True Tales Of A Cartoonist: I Lead A Rich Inner Life
on February 6, 2012 at 4:00 amPosted In: comics, True Tales of a Cartoonist
I cannot be the only one who has this fantasy every time I use a self checkout. I refuse to believe that.
Also… I really do wish I was Indiana Jones. But not from the fourth movie, that movie sucked.


brain=mush right now. Yeah comic.
Sounds like you need some sweet sweet caffeine.
That and some Advil would have been nice this morning because I woke up and my back, arm, and hip hurt(and still do to a degree). I love helping building the sets in the theater, but sometimes it takes way more out of you than you think it does.

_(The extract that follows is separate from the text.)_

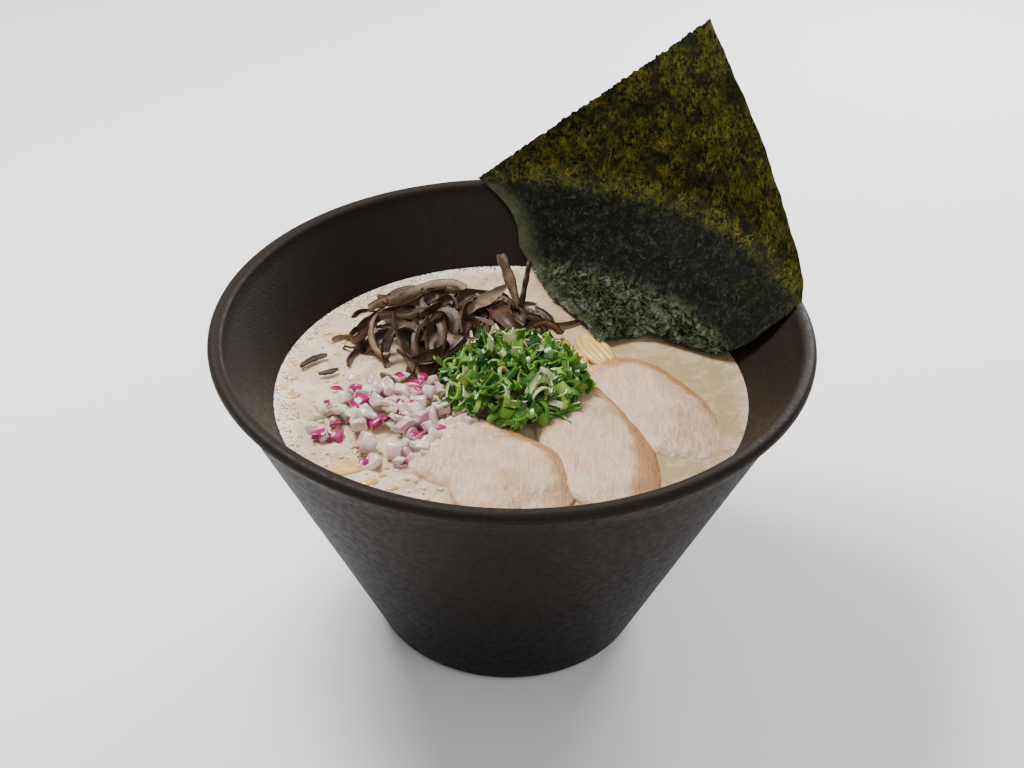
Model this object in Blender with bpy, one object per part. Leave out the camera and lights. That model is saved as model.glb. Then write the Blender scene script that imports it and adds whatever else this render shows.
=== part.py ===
"""Ramen bowl: a cone-shaped stoneware bowl of creamy broth with its toppings, as Blender solids in metres."""

import math

import bmesh
import bpy
from mathutils import Matrix, Vector, noise

# ---- driving sizes, in metres -------------------------------------------------------------------------
GAP = 0.0003  # clear space between pieces that touch

RIM_RADIUS = 0.100
RIM_HEIGHT = 0.1165
LIP_WIDTH = 0.0052  # top band of the rim
LIP_DROP = 0.0036  # height of the lip's outer face
LIP_STEP = 0.0006  # how far the lip stands out from the wall
FOOT_RADIUS = 0.0452  # where the outer wall would meet the table
FOOT_FILLET = 0.0065
INNER_FLOOR_RADIUS = 0.0390
INNER_FLOOR_HEIGHT = 0.0100
INNER_FLOOR_FILLET = 0.0140
BOWL_STEPS = 56

BROTH_LEVEL = 0.0901
BROTH_RADIUS = 0.0798  # of the bowl's inner wall at that level

SLICE_ROUND = 0.42  # how square a slice's edge is: 1 is an ellipsoid, 0 a slab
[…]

Our local walmart no longer has self-checkouts – under the basis that they took jobs from humans, I believe, that or because no one aside from a register jockey could work them without a lot of cursing. But then they only have half the goddamned registers manned, if that, even on the busiest shopping days. Retardation, thine name is Walmart.
It probably had more to do with all the theft that passes through them.
I avoid the self checkout lanes at all costs. Every time I try to use one: EPIC FAIL
You aren’t the only one. I do that too. …Except more Laura Croft than Indiana Jones.
LOL:: “You call him DR. JONES DOLL!”
A short round where are you now?
I own the self-checkout lanes. They do my evil, unapologetic, vengeful, spiteful, maniacal, self-serving and blood-lusting desires.
BWAHAHAHAHAHAHAHAH!
I’m just MORE than happy to make an ass of myself in public. Embarrassing my wife and kids is a perk.
Self-checkouts are on the way out. You need to have a person there to bitch at about the constantly-rising prices of everything. You just can’t get the kind of catharsis you need yelling at a machine.